**SUPPLIED DATA**
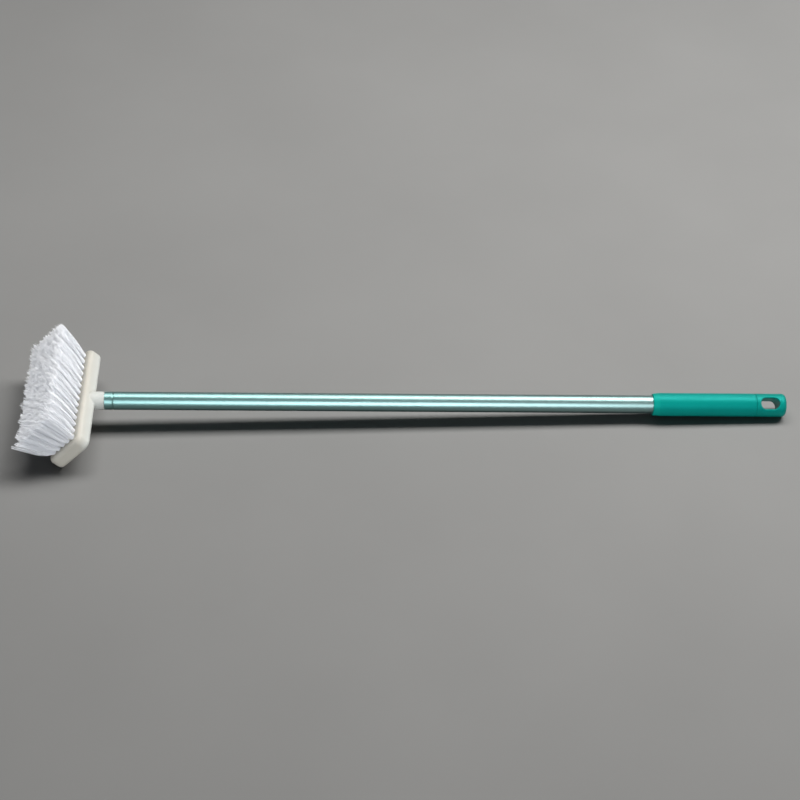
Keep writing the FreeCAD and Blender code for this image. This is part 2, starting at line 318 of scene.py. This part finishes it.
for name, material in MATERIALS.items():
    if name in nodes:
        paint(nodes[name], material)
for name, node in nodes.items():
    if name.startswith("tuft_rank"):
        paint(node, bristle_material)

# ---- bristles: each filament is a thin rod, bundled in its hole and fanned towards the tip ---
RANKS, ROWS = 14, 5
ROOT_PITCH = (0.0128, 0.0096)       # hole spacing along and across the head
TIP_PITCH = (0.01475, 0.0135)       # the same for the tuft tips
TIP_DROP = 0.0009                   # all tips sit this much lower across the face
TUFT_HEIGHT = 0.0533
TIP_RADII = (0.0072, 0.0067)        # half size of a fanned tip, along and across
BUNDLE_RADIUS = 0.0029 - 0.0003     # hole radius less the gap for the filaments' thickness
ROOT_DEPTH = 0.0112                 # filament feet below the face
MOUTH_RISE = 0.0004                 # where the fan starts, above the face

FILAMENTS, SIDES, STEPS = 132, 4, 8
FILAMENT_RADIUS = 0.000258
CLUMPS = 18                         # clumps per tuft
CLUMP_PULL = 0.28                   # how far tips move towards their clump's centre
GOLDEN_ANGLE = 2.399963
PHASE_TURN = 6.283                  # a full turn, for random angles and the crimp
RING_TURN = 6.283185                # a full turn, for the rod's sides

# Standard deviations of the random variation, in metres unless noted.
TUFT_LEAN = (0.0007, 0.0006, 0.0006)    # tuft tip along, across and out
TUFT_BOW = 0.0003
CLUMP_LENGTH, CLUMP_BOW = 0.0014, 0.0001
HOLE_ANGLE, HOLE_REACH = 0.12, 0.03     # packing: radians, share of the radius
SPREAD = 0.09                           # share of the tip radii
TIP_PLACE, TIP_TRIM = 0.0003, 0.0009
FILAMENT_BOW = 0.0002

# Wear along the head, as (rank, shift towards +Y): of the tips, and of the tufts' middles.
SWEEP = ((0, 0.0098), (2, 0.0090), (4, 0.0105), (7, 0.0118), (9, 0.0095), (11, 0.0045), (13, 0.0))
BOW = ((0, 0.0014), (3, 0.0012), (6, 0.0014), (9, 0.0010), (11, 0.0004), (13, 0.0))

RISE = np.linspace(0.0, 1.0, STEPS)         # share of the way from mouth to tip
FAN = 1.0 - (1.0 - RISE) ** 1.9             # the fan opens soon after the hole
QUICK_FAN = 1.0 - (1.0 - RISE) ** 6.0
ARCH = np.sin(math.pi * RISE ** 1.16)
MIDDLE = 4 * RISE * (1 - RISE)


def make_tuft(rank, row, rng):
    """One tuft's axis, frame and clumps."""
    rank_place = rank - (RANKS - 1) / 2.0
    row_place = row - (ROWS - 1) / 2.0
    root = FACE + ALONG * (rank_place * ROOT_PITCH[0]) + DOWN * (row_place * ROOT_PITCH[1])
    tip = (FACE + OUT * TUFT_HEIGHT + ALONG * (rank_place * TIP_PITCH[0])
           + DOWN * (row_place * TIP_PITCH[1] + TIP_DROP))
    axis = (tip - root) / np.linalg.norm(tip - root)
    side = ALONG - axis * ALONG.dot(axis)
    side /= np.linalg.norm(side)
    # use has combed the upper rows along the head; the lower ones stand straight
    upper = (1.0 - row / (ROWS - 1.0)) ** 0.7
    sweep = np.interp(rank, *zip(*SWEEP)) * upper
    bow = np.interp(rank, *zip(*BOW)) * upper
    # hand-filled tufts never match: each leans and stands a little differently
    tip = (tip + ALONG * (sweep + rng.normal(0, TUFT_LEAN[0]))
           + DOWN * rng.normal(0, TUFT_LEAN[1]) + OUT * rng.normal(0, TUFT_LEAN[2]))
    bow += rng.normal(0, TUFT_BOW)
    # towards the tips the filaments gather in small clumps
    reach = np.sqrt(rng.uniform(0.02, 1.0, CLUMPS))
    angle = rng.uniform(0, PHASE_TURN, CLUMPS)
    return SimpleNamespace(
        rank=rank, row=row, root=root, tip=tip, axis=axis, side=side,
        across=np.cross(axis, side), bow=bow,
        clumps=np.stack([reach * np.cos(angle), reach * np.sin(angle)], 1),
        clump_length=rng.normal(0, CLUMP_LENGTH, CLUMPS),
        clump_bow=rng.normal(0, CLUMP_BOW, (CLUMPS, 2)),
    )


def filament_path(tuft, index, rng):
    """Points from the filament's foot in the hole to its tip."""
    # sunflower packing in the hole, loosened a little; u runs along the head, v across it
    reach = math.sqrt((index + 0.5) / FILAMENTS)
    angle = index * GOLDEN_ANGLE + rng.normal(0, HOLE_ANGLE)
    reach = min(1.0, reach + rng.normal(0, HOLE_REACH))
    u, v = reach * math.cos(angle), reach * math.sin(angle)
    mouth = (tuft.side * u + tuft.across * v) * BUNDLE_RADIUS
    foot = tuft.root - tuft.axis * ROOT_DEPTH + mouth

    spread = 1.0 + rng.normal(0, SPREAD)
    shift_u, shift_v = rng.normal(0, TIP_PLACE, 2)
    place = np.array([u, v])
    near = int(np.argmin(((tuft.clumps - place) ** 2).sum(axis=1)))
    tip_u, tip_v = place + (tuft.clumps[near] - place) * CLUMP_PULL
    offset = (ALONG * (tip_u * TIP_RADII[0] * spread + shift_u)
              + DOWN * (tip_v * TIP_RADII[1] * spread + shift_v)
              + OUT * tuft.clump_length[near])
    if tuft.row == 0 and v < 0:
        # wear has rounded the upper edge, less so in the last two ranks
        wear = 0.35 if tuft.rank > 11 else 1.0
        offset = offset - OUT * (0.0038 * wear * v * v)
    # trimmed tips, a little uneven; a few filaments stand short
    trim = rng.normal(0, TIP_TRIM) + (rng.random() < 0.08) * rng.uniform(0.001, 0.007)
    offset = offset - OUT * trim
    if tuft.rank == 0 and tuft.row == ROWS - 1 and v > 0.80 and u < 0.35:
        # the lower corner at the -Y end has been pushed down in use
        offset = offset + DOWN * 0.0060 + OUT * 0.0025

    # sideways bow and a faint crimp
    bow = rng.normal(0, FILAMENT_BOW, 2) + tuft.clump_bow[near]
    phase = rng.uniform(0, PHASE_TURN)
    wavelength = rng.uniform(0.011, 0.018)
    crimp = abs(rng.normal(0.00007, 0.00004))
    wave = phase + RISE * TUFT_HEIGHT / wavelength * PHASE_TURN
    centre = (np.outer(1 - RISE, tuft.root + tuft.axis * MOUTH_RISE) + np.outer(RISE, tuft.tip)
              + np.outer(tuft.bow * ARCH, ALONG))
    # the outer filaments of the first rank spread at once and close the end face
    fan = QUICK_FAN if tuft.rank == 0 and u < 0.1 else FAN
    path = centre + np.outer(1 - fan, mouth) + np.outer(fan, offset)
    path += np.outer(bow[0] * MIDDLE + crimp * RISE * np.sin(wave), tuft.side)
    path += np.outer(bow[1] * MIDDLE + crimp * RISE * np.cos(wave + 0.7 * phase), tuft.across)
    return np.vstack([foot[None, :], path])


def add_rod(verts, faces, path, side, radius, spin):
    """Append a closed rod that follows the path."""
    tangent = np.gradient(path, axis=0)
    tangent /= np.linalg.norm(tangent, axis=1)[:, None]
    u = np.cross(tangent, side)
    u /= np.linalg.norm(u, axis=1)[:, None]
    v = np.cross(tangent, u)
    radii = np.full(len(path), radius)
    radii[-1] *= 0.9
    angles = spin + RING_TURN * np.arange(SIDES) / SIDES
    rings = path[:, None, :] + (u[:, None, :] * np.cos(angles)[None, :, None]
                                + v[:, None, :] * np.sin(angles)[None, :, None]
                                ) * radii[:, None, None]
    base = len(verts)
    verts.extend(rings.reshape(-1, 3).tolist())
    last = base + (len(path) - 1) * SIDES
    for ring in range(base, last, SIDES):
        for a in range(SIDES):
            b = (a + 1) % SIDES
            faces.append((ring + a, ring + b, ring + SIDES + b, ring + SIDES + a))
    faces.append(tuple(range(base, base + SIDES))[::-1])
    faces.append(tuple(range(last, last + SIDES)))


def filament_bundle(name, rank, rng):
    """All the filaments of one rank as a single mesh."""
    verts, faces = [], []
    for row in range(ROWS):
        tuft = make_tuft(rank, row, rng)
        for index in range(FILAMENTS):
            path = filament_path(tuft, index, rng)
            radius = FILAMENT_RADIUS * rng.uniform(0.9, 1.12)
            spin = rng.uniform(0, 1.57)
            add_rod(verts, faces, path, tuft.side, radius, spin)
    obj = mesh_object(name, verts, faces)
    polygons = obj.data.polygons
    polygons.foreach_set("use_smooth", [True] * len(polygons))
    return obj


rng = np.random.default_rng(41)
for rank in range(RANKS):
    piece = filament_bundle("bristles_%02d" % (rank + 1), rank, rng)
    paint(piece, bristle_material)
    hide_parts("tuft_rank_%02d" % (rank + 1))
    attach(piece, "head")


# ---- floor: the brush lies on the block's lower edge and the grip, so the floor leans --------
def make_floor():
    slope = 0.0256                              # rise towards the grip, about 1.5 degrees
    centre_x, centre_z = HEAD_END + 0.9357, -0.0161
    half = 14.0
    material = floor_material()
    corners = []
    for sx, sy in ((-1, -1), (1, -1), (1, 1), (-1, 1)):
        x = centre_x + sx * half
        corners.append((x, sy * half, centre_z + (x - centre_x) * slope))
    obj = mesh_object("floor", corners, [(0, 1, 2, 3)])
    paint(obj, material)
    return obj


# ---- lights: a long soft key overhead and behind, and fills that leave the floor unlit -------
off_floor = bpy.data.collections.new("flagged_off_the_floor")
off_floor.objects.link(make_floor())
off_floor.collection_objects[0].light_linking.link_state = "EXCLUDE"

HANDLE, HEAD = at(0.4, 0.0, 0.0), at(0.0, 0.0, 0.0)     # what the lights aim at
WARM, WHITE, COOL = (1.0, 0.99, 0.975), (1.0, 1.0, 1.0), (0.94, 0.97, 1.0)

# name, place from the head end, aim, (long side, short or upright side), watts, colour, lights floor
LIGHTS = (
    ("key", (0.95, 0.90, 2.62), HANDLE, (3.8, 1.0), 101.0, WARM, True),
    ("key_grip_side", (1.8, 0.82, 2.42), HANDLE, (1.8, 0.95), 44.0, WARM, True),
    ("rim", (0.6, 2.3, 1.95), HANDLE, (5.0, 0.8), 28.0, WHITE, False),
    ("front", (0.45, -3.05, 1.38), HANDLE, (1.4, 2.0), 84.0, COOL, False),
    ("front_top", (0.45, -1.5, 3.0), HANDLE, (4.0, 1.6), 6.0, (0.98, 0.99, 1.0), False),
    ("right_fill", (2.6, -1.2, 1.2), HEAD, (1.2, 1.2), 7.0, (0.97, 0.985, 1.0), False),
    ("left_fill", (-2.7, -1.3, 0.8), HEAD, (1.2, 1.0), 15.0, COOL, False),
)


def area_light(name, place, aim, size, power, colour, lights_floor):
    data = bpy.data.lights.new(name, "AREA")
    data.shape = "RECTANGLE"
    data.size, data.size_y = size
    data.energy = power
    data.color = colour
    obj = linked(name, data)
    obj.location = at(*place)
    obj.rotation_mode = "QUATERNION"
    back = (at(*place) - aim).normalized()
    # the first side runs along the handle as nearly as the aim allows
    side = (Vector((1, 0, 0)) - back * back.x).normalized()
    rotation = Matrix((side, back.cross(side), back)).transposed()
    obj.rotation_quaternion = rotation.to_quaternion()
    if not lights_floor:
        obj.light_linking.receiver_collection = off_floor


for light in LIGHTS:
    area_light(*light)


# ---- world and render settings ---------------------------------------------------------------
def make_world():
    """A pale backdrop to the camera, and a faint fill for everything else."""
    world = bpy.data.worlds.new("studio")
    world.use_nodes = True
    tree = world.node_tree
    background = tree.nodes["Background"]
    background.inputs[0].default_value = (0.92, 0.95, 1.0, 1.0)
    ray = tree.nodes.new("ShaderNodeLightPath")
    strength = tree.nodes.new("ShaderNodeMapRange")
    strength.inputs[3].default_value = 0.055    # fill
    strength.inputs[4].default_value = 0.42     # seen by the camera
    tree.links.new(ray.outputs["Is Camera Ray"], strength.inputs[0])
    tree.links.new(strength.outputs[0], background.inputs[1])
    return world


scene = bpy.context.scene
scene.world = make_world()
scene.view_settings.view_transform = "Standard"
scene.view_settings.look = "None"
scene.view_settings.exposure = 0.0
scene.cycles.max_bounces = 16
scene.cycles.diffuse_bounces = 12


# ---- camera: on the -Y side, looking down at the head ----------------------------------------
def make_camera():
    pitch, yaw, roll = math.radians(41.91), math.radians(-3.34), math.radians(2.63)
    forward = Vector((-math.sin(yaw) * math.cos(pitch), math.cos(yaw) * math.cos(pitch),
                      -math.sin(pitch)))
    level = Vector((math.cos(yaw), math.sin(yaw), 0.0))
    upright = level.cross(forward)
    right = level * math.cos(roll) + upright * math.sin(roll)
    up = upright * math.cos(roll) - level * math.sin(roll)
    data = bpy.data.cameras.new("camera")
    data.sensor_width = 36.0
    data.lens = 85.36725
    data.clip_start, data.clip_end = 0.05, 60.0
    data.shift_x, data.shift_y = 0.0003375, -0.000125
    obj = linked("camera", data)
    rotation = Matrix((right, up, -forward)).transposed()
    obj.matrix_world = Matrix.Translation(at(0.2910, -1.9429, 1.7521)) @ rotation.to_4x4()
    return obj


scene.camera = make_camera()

**TASK DESCRIPTION**
Please print the material above exactly as it appears, from its first line through the line containing "paint(node, bristle_material)", inclusive, and stop there.

**RESPONSE TO THIS TASK**
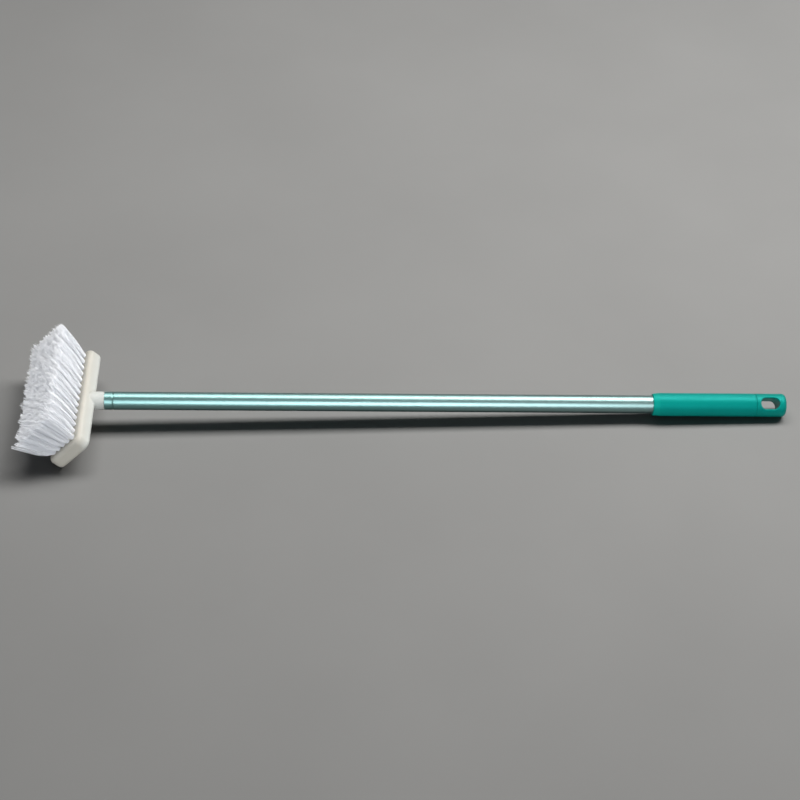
Keep writing the FreeCAD and Blender code for this image. This is part 2, starting at line 318 of scene.py. This part finishes it.
for name, material in MATERIALS.items():
    if name in nodes:
        paint(nodes[name], material)
for name, node in nodes.items():
    if name.startswith("tuft_rank"):
        paint(node, bristle_material)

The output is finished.